EU/ GERMANY: The Government has played down reports of a breakthrough in talks on the EU's proposed constitutional treaty, insisting that the Irish presidency has tabled no formal proposals.
A number of European newspapers reported yesterday that Germany could accept a change in the draft treaty's proposal to introduce a voting system in the Council of Ministers based on population size rather than weighted votes. The draft treaty proposes that a qualified majority should be defined as a majority of member states representing at least 60 per cent of the EU's population.
The European Affairs spokesman of the Greens, Germany's junior coalition partner, told the Financial Times that Berlin could accept a double majority defined as 55 per cent of member states representing 55 per cent of the EU's population.
An Irish presidency spokesman said that the 55 per cent proposal was among a number of options that had been discussed among officials.
"While we are exploring all options, we have tabled no formal proposals," the spokesman said.
German officials said the 55 per cent proposal did not represent official policy in Berlin but that any compromise will concern the form a double majority takes and the time of its introduction.
"It has always been clear that any compromise is going to focus on the two thresholds and a rendezvous mechanism. We have always signalled that if certain principles are respected, particularly the principle of the double majority itself, we are prepared to compromise. There is certainly a willingness to negotiate on the threshold," one official said.
The voting issue is the most stubborn obstacle in the way of agreement on the constitutional treaty, with Germany and France favouring a double majority while Spain and Poland want to retain the system of weighted votes agreed at Nice.
French officials said yesterday that Paris could not accept a reduction of the population threshold to 55 per cent.
A 55 per cent population threshold would ensure that the combination of Germany, France and Britain, the EU's biggest countries, could not block any measure without the support of others.
Poland reacted cautiously to the proposed German compromise. Sources close to Prime Minister Mr Leszek Miller said Berlin was "testing" the waters but said Warsaw would not follow into a public debate.
"Frankly speaking, the error committed during the Italian presidency was to talk via the media on different details, whereas the Irish approach seems to me very proper: bilateral talks and then the summit to present an opinion on the reality of reaching a compromise," said Prof Tadeusz Iwinski, an adviser to Mr Miller.
The Polish government has sent proposals to Dublin highlighting its room for manoeuvre. Warsaw has suggested waiting until November, six months after EU enlargement, to see how the Nice voting rules work in practice before discussing a compromise voting arrangement.

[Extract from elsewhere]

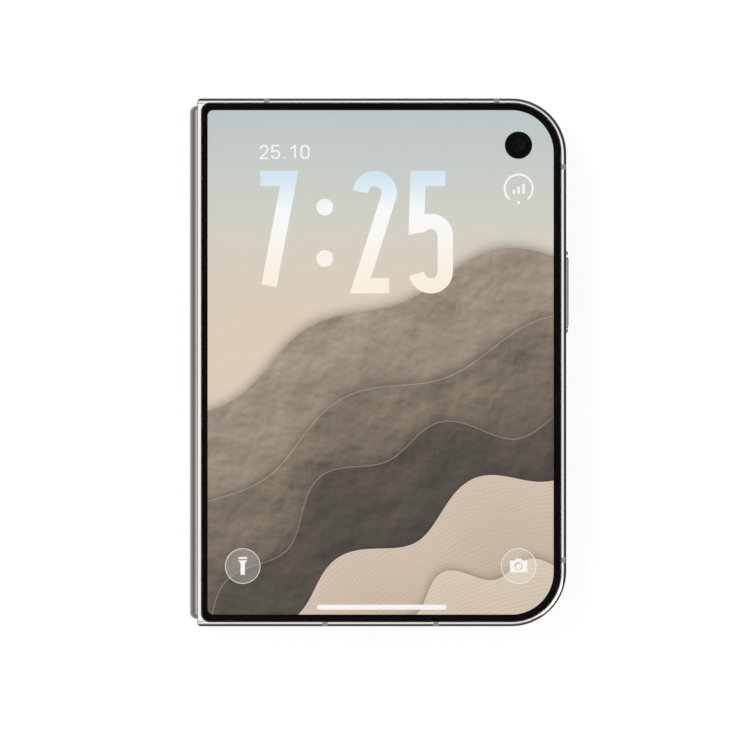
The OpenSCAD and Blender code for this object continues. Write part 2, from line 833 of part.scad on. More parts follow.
module hinge_end_housings() {
    room = gear_r + gear_addendum + 0.07;
    half = spine_len / 2 - spine_end_wall - slip;
    color([0.45, 0.45, 0.47]) in_place() for (flip = [0, 1]) mirror([0, flip, 0]) difference() {
        intersection() {
            union() {
                along_y(gear_y0 - 0.45, half) filler_section();
                along_y(gear_y0 - 0.05, half)
                    translate([0, -housing_half]) square([housing_top, 2 * housing_half]);
            }
            spine_body(spine_r - spine_wall - slip, 2, half, filler_end_r - slip);
        }
        for (side = [-1, 1]) {
            translate([0, 0, side * axis_offset]) y_rod(room, gear_y0 - 0.05, gear_y1 + 0.05);
            translate([sync_x, 0, side * sync_z]) y_rod(room, gear_y0 - 0.05, gear_y1 + 0.05);
        }
        translate([0, 0, axis_offset]) y_rod(shaft_r + shaft_fit, 50, 70);
        translate([0, 0, -axis_offset]) y_rod(shaft_r + shaft_fit, 50, 70);
        for (side = [-1, 1])
            translate([sync_x, 0, side * sync_z]) y_rod(sync_r + shaft_fit, 50, 70);
    }
}

module hinge_support_blocks() {
    color([0.45, 0.45, 0.47]) in_place() for (y = block_y) difference() {
        along_y(y - block_w / 2, y + block_w / 2) filler_section();
        hinge_bores(y - block_w, y + block_w);
        translate([-spine_r, y, 0]) rotate([0, 90, 0]) cylinder(r = 0.33, h = 9);
        translate([0, y, 0]) rotate([0, 90, 0]) cylinder(r = 0.7, h = 9);
    }
}

module spine_screws() {
    color([0.62, 0.62, 0.64]) in_place() for (y = block_y) translate([0, y, 0]) rotate([0, 90, 0]) {
        translate([0, 0, -spine_r + 0.28]) cylinder(r = 0.28, h = spine_r - 0.2);
        difference() {
            cylinder(r = 0.6, h = 0.45);
            translate([-0.07, -0.4, 0.3]) cube([0.14, 0.8, 1]);
            translate([-0.4, -0.07, 0.3]) cube([0.8, 0.14, 1]);
        }
    }
}

// Split spring clips that grip both shafts and hold the phone at any angle
module friction_clip() {
    difference() {
        union() {
            for (side = [-1, 1]) translate([0, side * axis_offset]) circle(spine_deck);
            translate([-0.3, -axis_offset]) square([0.6, 2 * axis_offset]);
        }
        for (side = [-1, 1]) translate([0, side * axis_offset]) {
            circle(shaft_r + 0.02);
            rotate(side * 90) translate([0, -0.08]) square([1, 0.16]);
        }
    }
}

module friction_clips() {
    color([0.55, 0.55, 0.57]) in_place() for (y = clip_y, i = [0:clip_count - 1])
        along_y(y + 1.2 * i, y + 1.2 * i + 0.9) friction_clip();
}

// Involute tooth: half its angle at radius r, for a gear whose pitch radius is gear_r
gear_base_r = gear_r * cos(20);
function roll(r) = let (a = acos(gear_base_r / r)) tan(a) * 180 / PI - a;
function tooth_half(r) = (180 - gear_backlash * gear_teeth) / (2 * gear_teeth) + roll(gear_r) - roll(r);
function at_angle(r, a) = [r * cos(a), r * sin(a)];
flank_radii = [for (i = [0:4]) gear_base_r + 0.001 + (gear_r + gear_addendum - gear_base_r) * i / 4];

module gear_section(phase) {
    root_r = gear_r - gear_dedendum;
    root_half = tooth_half(flank_radii[0]);
    polygon([for (i = [0:gear_teeth - 1]) let (a = phase + i * 360 / gear_teeth) each concat(
        [at_angle(root_r, a - root_half)],
        [for (r = flank_radii) at_angle(r, a - tooth_half(r))],
        [for (j = [4:-1:0]) at_angle(flank_radii[j], a + tooth_half(flank_radii[j]))],
        [at_angle(root_r, a + root_half)])]);
}

// Each gear's phase puts a gap of its own where the next gear has a tooth
function next_phase(phase, direction) = 2 * direction + 180 / gear_teeth - phase;
rear_drive_phase = 0;
rear_sync_phase = next_phase(rear_drive_phase, mesh_angle);
front_sync_phase = next_phase(rear_sync_phase, 90);
front_drive_phase = next_phase(front_sync_phase, 180 - mesh_angle);

module gear_pair(phase, bore_r) {
    for (y0 = [gear_y0, -gear_y1]) along_y(y0, y0 + gear_y1 - gear_y0) difference() {
        gear_section(phase);
        if (bore_r > 0) circle(bore_r);
    }
}

module sync_shaft(phase) {
    y_rod(sync_r, -spine_len / 2 + spine_end_wall + slip, spine_len / 2 - spine_end_wall - slip);
    gear_pair(phase, 0);
}

module rear_drive_gears() {
    color([0.72, 0.66, 0.5]) in_place() translate([0, 0, -axis_offset])
        gear_pair(rear_drive_phase, shaft_r);
}

module front_drive_gears() {
    color([0.72, 0.66, 0.5]) in_place() translate([0, 0, axis_offset])
        gear_pair(front_drive_phase, shaft_r);
}

module rear_sync_shaft() {
    color([0.72, 0.66, 0.5]) in_place() translate([sync_x, 0, -sync_z]) sync_shaft(rear_sync_phase);
}

module front_sync_shaft() {
    color([0.72, 0.66, 0.5]) in_place() translate([sync_x, 0, sync_z]) sync_shaft(front_sync_phase);
}

module hinge_shaft() {
    at_fold_axis() y_rod(shaft_r, -y_end + 0.55, y_end - 0.55);
}

module rear_hinge_shaft() {
    color([0.7, 0.7, 0.72]) rear_side() hinge_shaft();
}

module front_hinge_shaft() {
    color([0.7, 0.7, 0.72]) front_side() hinge_shaft();
}

// Plate that backs the display beside the fold, drawn tilted as it lies while the phone is closed
module wing_plate() {
    at_wing_pivot() rotate([0, wing_tilt, 0]) difference() {
        union() {
            y_rod(wing_pin_r, -end_wall_y + 0.3, end_wall_y - 0.3);
            along_y(0.2 - fold_y, fold_y - 0.2)
                translate([-wing_len, -0.3]) square([wing_len, wing_t]);
        }
        along_y(flex_y[0] - 0.3, flex_y[1] + 0.3)
            translate([-wing_len - 1, -1]) square([wing_len + 2, 0.88]);
    }
}

module rear_wing_plate() {
    color([0.52, 0.52, 0.54]) rear_side() wing_plate();
}

module front_wing_plate() {
    color([0.52, 0.52, 0.54]) front_side() wing_plate();
}

rear_frame();
rear_antenna_breaks();
rear_cover_glass();
camera_island();
camera_lens_rings();
camera_lens_covers();
main_camera_module();
wide_camera_module();
flash_diffuser();
rear_battery();
logic_board();
board_shields();
charging_coil();
magnet_ring();
usb_socket();
loudspeaker();
speaker_mesh();
haptic_motor();
power_button_surround();
button_switches();
rear_display_panel();
rear_support_plate();
rear_inner_bezel();
rear_hinge_shaft();
rear_drive_gears();
rear_screws();
rear_closing_magnets();
power_button();
volume_up_button();
volume_down_button();
front_frame();
front_antenna_breaks();
cover_glass();
cover_display();
cover_camera();
front_battery();
earpiece();
front_board();
front_display_panel();
front_support_plate();
front_inner_bezel();
inner_camera();
front_hinge_shaft();
front_drive_gears();
front_screws();
front_closing_magnets();
closing_pads();
spine_cover();
hinge_end_housings();
hinge_support_blocks();
friction_clips();
spine_screws();
fold_display();
fold_support_mesh();
hinge_flex_cable();
rear_sync_shaft();
front_sync_shaft();
rear_wing_plate();
front_wing_plate();
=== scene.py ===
# %% [markdown]
# # A foldable phone, closed, with its cover display lit
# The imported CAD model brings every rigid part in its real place: two leaves, a geared hinge with a
# round spine, buttons, cameras and what is inside. This lesson dresses it: it gives each part a
# finish, rebuilds the cover glass with the soft edge that ground glass has, draws a lit picture
# behind it, and hangs a flexible display round the fold.

# %% Load the frame
import bpy
import json
import math
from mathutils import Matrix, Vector


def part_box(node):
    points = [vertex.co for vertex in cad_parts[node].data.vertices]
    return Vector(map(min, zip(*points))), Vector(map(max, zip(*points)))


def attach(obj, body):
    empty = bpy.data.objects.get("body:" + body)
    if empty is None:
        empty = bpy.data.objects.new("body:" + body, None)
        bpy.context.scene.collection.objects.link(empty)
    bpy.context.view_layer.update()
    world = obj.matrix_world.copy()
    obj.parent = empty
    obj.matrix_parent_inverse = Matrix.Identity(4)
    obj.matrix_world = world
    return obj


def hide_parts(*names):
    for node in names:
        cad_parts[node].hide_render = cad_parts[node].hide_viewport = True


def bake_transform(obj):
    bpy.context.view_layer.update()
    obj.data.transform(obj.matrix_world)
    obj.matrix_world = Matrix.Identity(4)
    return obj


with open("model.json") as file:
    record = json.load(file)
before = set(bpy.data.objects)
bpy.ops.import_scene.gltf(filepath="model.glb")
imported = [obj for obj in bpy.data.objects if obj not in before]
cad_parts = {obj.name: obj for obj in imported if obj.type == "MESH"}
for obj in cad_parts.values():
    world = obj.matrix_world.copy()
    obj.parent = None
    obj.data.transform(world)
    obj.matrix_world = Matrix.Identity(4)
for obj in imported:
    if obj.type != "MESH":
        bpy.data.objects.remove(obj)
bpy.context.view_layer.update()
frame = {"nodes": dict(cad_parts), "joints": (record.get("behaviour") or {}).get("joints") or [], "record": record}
node_objects = frame["nodes"]

# %% [markdown]
# ## The phone's own places
# A phone is drawn from its hinge: x runs from the hinge to the free edge, y from the charging socket
# to the top, and height counts from the plane where the leaves meet. Both hinge axes come from the
# joints, so one small function turns those drawing sizes, in millimetres, into the scene's metres.

# %% Sizes from the hinge and the parts
MM = 0.001
joint_places = {joint["name"]: joint["pos_m"] for joint in frame["joints"] if "pos_m" in joint}
rear_axis = Vector(joint_places["rear_fold"])
front_axis = Vector(joint_places["front_fold"])
hinge = (rear_axis + front_axis) / 2
axis_height = (front_axis.z - rear_axis.z) / 2 / MM


def at(x, y, height):
    """A point of the drawing, in millimetres from the middle of the hinge, as a place in the scene."""
    return hinge + Vector((x, y, height)) * MM


def drawn_box(name):
    """A CAD part's lowest and highest corners, in the drawing's millimetres."""
    low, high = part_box(name)
    return (Vector(low) - hinge) / MM, (Vector(high) - hinge) / MM


glass_low, glass_high = drawn_box("cover_glass")
display_low, display_high = drawn_box("cover_display")
frame_low, frame_high = drawn_box("front_frame")
leaf_middle_x = (frame_low.x + frame_high.x) / 2
print("leaf, mm:", round(frame_high.x - frame_low.x, 2), "x", round(frame_high.y - frame_low.y, 2))
print("display, mm:", [round(v, 2) for v in (display_high - display_low)])

# %% [markdown]
# ## The camera
# A product photograph like this one is taken from far away with a long lens, so that the sides of
# the phone don't show. The camera looks straight down on the phone, which lies on its back, and the
# distance follows from the width that the picture covers.

# %% Camera
PICTURE_WIDTH = 171.4 * MM
PICTURE_CENTRE = at(39.40, -2.88, 0)
LENS_MM = 600
SENSOR_MM = 36
RIM_HEIGHT = 2.65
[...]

German Chancellor Mr Gerhard Schröder said Berlin was "unshakable" on the double majority principle but was "open to suggestions from the presidency to build on this principle and bring movement to this discussion". He added: "We see certain prospects of achieving that under the Irish presidency."
The Taoiseach is due to report to EU leaders later this month on the progress of his talks. He must decide before then if he should recommend that formal negotiations in an Intergovernmental Council be reconvened next month. The Taoiseach will meet French President Mr Jacques Chirac in Paris on March 22nd three days before the EU summit. Serious talks with Madrid are expected to resume next week,after Sunday's general election in Spain. An Irish presidency spokesman said yesterday that, although signs of German flexibility were welcome, it was still too soon to predict the nature of the Taoiseach's recommendation to the summit.